The bombast is not restricted to the dialogue. The Get Down is marked by the same everything-but-the-kitchen-sink messiness that colored Luhrmann's remake of Moulin Rouge! Everywhere you look there's a shootout or a chase or a fistfight or a Gotterdammerung dance contest or one character delivering a soul-crushing speech to another. Camera trickery that's probably meant to emphasize the characters' epic sense of themselves instead induces an uneasy sense that you're watching the waaaay-too-long prologue to The Fantastic Four Visits the Bronx.

Most annoying is The Get Down's conceit that hip-hop was some kind of purgative to the Gucci-Fiorucci dissipation of disco. The bitches-and-bling themes that make so much hip-hop unlistenable were present right from the start, and as that whopping $120 million price tag on The Get Down demonstrates, show no sign of attenuating.

What may be on the wane is AXS TV boss Mark Cuban's bank account. He apparently couldn't afford real writers, actors or directors for Elvis Lives!, the network's first original movie, so he rounded up a bunch of escapee lemmings from films like Mega Shark vs. Giant Octopus and Blood Lake: Attack Of The Killer Lampreys to throw their careers off a cliff. Elvis Lives! creates a black hole of sheer awfulness that threatens to suck in the entire universe and spit it back out as wayward atoms of desiccated goat feces.

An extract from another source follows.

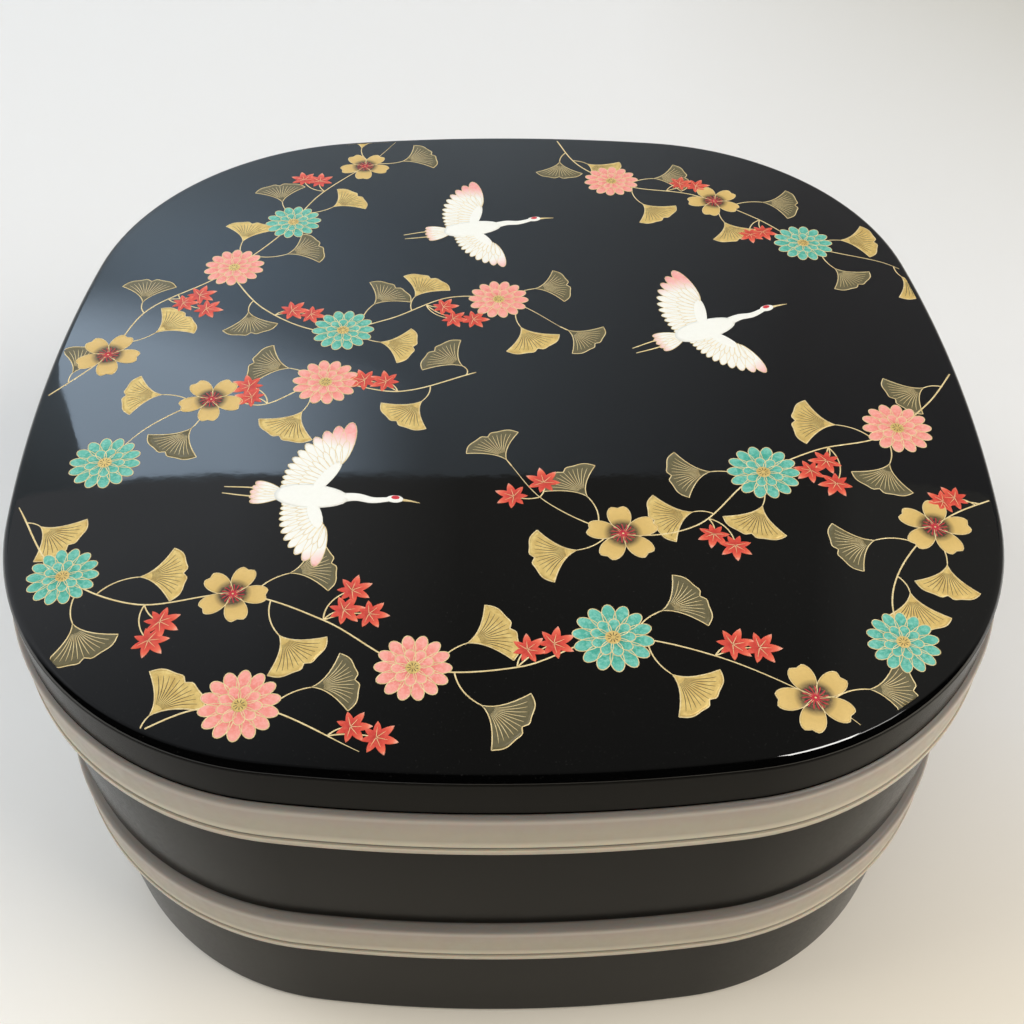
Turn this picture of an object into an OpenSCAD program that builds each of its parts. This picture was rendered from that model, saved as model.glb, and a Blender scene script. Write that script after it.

Elvis Lives! stars, if I may abuse the English language past the point of a Nazi war crime, Jonathan Nation (yes, that Jonathan Nation, of Cataclysmo and the Time Boys) as the dissolute and drug-addicted Elvis at the end of his days. Searching for a post-music career, he offers to help the FBI with a mafia sting. Afterward, when cars start exploding on the Graceland front lawn, Elvis contemplates staging his own death and starting the new incognito life in which he pursues his long-time dream of being a fat guy who cleans the grill at a seedy burger joint.

Spoiler alert: The show ends with you sprawled on your couch, your skull steaming as the red-hot pokers you've pounded into your eyes sear the scrambled remnants of your brain. While I sit across the room whispering, "I told you so."